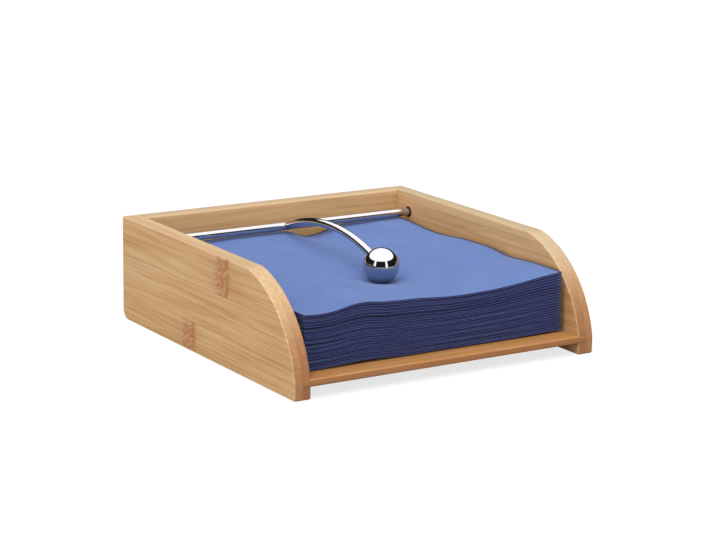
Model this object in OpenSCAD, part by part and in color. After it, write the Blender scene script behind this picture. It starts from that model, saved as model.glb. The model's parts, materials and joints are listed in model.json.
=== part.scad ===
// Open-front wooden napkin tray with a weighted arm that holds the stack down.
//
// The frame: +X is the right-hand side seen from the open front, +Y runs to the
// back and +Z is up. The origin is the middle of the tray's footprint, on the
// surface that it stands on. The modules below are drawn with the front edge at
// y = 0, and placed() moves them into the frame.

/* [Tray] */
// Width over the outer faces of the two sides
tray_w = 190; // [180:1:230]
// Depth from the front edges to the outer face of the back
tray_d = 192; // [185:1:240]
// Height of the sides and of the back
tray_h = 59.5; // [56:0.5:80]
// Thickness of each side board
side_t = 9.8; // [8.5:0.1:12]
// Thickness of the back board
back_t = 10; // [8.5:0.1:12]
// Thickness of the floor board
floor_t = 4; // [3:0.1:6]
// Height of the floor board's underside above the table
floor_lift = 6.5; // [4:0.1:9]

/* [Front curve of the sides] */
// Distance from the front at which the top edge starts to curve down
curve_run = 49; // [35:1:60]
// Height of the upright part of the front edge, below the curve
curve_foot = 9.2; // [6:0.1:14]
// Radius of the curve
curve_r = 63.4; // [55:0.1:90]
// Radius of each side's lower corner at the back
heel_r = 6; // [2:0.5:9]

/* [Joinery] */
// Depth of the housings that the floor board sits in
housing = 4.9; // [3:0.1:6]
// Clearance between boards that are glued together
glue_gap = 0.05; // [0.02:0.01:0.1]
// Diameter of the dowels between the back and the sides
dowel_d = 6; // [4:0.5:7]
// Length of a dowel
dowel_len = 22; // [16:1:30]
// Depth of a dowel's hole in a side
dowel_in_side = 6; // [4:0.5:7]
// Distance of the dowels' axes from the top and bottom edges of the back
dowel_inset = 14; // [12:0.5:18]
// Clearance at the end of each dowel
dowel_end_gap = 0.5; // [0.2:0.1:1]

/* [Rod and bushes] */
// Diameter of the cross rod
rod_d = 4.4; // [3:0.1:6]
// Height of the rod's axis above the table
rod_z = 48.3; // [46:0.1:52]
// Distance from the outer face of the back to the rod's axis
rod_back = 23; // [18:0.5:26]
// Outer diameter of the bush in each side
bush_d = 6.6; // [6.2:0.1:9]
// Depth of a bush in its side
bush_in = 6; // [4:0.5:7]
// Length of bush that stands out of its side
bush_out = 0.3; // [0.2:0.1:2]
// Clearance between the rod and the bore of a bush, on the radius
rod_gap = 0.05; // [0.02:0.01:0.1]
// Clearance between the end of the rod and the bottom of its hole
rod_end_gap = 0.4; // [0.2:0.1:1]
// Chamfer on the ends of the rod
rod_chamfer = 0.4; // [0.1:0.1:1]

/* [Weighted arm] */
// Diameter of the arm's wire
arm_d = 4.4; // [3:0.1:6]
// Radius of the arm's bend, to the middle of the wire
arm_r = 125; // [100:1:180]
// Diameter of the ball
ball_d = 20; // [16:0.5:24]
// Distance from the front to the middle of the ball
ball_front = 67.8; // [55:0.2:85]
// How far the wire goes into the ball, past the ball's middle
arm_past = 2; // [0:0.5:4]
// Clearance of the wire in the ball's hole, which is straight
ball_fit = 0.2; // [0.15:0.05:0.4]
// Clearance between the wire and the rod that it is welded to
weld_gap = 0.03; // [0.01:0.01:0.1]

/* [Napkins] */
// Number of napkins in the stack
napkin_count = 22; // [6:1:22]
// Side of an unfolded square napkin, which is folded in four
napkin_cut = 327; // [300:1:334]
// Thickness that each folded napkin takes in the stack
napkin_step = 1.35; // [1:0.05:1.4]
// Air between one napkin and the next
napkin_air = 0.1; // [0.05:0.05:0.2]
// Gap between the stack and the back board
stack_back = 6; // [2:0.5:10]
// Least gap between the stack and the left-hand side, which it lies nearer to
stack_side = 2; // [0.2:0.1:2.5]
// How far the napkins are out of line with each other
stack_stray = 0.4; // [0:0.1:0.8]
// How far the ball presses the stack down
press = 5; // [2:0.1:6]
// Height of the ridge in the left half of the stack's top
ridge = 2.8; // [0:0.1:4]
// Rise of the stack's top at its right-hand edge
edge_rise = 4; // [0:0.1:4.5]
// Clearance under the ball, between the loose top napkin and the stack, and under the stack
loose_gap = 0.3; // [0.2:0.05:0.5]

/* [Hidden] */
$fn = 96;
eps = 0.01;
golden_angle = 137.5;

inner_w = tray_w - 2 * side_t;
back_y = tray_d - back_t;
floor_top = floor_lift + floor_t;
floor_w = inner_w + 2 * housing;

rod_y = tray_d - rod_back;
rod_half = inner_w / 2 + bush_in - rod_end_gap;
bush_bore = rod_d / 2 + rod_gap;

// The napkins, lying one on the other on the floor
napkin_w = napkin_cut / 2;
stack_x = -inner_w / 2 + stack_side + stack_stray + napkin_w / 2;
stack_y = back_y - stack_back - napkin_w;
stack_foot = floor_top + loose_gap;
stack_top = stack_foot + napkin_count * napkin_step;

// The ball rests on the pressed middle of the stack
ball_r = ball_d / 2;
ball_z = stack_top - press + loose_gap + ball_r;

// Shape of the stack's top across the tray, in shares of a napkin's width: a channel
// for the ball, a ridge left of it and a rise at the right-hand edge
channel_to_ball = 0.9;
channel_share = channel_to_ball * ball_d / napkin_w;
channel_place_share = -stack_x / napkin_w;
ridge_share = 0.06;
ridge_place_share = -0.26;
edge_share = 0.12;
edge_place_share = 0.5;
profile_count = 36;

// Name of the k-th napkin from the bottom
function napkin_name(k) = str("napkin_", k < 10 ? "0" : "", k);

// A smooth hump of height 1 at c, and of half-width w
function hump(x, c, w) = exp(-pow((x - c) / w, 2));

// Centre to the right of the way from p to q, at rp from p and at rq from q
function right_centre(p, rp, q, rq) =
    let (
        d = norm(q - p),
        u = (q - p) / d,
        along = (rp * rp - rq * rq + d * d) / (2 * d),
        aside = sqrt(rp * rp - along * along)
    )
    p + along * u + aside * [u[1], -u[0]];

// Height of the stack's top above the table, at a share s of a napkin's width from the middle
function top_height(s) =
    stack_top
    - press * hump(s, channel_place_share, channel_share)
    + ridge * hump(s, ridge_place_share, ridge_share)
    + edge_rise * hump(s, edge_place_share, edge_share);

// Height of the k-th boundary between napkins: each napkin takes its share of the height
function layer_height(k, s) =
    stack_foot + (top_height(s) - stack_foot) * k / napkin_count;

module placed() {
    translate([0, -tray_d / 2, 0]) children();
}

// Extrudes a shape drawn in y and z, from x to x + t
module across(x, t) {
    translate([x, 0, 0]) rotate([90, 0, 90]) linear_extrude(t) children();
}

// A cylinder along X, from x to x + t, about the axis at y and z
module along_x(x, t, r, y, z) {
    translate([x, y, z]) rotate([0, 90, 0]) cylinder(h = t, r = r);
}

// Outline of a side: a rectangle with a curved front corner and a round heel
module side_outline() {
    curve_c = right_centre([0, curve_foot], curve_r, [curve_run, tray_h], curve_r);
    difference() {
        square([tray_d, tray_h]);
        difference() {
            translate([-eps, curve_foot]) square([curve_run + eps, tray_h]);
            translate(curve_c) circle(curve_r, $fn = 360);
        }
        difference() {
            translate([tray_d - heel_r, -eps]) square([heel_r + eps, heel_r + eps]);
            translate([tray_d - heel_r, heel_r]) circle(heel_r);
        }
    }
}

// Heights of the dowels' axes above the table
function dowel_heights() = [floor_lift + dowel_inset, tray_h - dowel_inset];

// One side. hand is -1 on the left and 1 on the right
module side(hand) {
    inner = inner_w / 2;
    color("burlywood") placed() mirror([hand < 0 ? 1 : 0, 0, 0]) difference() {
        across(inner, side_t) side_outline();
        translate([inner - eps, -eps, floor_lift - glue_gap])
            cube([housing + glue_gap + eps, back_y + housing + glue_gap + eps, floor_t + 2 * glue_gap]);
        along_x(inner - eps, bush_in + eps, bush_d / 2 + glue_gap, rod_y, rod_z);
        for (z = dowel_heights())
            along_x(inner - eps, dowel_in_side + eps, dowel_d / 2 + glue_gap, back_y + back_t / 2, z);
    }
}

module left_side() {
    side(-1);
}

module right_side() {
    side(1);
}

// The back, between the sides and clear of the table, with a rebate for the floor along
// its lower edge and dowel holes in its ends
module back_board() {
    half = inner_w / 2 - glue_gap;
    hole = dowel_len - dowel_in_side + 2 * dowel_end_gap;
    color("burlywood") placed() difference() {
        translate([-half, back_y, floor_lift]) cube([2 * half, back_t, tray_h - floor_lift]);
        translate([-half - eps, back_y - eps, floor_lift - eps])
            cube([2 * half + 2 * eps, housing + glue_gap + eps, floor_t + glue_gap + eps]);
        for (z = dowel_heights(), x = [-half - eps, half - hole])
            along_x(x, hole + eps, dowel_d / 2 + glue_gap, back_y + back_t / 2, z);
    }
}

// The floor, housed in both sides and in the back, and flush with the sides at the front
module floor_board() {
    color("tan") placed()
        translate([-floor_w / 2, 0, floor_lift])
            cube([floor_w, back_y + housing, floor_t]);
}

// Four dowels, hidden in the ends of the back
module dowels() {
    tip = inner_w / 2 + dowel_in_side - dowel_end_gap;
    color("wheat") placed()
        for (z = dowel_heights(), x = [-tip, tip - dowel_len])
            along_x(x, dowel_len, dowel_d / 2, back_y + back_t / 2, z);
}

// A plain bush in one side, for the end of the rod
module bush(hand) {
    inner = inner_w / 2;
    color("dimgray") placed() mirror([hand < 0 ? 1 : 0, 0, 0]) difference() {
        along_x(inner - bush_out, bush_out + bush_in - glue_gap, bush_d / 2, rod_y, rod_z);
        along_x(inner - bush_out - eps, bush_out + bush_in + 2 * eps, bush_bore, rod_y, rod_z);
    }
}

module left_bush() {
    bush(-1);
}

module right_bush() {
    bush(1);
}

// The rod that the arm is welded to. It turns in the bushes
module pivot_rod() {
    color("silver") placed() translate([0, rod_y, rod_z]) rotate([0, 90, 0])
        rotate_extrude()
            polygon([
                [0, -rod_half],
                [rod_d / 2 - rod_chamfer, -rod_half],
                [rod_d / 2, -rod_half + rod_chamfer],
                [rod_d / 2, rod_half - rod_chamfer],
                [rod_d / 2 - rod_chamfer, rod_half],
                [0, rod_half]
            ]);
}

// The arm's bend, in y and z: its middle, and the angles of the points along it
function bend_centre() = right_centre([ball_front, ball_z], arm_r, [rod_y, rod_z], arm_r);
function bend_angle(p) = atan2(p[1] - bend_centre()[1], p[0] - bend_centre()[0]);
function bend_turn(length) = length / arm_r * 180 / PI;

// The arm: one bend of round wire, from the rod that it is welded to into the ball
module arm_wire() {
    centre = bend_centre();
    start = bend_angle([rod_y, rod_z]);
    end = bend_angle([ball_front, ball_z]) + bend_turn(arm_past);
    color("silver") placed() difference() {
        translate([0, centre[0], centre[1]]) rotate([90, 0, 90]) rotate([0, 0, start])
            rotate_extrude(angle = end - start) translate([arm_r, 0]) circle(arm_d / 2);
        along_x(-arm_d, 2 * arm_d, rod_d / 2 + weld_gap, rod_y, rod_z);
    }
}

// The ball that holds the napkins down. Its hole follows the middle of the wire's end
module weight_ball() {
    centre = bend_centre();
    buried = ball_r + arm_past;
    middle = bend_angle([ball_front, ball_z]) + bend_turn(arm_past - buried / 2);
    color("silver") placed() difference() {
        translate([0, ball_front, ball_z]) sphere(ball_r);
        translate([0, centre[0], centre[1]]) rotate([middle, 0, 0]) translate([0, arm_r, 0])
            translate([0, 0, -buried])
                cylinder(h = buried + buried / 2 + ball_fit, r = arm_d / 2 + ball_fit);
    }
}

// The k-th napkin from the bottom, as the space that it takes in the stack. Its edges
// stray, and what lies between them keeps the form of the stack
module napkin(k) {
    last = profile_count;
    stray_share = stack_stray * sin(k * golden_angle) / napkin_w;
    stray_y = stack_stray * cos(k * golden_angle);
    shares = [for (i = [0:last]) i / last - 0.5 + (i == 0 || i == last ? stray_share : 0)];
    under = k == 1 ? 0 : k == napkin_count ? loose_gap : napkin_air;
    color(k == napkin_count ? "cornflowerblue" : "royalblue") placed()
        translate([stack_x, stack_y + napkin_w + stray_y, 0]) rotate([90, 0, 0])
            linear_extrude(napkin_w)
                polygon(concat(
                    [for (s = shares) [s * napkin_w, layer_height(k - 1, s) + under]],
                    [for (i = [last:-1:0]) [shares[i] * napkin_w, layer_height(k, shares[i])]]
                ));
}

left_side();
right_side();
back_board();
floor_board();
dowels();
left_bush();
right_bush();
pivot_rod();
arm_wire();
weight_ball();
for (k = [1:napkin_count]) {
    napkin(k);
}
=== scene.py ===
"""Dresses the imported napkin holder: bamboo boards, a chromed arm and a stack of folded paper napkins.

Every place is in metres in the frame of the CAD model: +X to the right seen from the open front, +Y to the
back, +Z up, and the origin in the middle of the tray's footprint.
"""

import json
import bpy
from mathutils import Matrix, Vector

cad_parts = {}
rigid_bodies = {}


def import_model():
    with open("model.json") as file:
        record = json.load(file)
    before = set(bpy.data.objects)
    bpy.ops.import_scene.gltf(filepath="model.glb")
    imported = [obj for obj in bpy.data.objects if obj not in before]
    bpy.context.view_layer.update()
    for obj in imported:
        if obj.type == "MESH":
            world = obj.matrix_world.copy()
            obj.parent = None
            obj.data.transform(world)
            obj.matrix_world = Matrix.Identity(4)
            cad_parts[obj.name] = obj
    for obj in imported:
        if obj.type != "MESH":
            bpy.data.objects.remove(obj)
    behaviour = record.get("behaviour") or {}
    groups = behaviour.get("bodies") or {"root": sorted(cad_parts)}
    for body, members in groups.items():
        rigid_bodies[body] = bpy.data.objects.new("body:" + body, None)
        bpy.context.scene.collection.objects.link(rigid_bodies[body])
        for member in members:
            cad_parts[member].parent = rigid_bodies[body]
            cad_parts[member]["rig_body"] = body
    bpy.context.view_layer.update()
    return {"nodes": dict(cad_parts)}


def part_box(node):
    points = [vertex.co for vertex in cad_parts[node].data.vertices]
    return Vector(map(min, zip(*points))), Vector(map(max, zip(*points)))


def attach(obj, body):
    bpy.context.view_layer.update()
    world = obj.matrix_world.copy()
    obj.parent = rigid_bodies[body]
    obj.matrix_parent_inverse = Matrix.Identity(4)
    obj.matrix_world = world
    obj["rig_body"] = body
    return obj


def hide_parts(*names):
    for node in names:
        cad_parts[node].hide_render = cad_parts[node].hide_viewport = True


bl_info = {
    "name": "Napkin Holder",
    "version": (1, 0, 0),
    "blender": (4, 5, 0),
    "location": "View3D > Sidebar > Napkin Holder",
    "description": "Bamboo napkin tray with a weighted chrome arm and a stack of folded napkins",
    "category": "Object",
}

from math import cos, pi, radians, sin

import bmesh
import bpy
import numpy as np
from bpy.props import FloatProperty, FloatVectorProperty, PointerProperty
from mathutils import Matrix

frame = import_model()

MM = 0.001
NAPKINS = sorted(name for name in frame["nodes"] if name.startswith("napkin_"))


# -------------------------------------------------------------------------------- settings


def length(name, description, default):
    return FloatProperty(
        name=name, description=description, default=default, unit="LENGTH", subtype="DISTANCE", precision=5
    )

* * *

• **Prompt**
Return exactly the opening lines of the listing above, ending with the line that has "floor_lift = 6.5; // [4:0.1:9]".

• **Written solution**
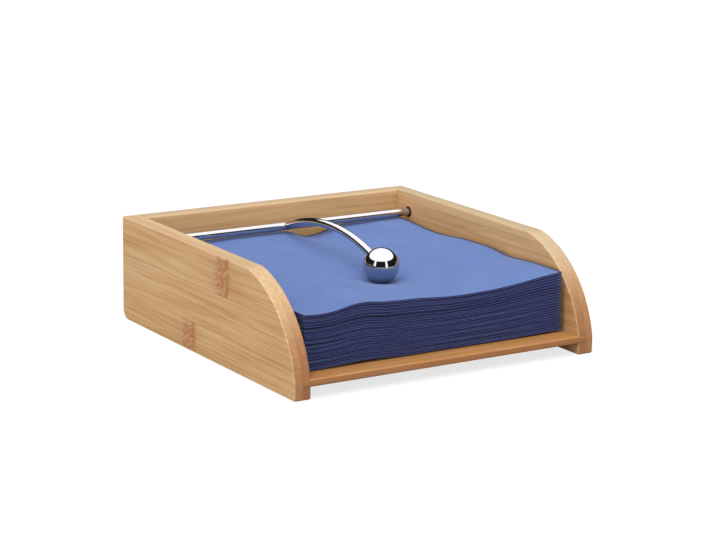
Model this object in OpenSCAD, part by part and in color. After it, write the Blender scene script behind this picture. It starts from that model, saved as model.glb. The model's parts, materials and joints are listed in model.json.
=== part.scad ===
// Open-front wooden napkin tray with a weighted arm that holds the stack down.
//
// The frame: +X is the right-hand side seen from the open front, +Y runs to the
// back and +Z is up. The origin is the middle of the tray's footprint, on the
// surface that it stands on. The modules below are drawn with the front edge at
// y = 0, and placed() moves them into the frame.

/* [Tray] */
// Width over the outer faces of the two sides
tray_w = 190; // [180:1:230]
// Depth from the front edges to the outer face of the back
tray_d = 192; // [185:1:240]
// Height of the sides and of the back
tray_h = 59.5; // [56:0.5:80]
// Thickness of each side board
side_t = 9.8; // [8.5:0.1:12]
// Thickness of the back board
back_t = 10; // [8.5:0.1:12]
// Thickness of the floor board
floor_t = 4; // [3:0.1:6]
// Height of the floor board's underside above the table
floor_lift = 6.5; // [4:0.1:9]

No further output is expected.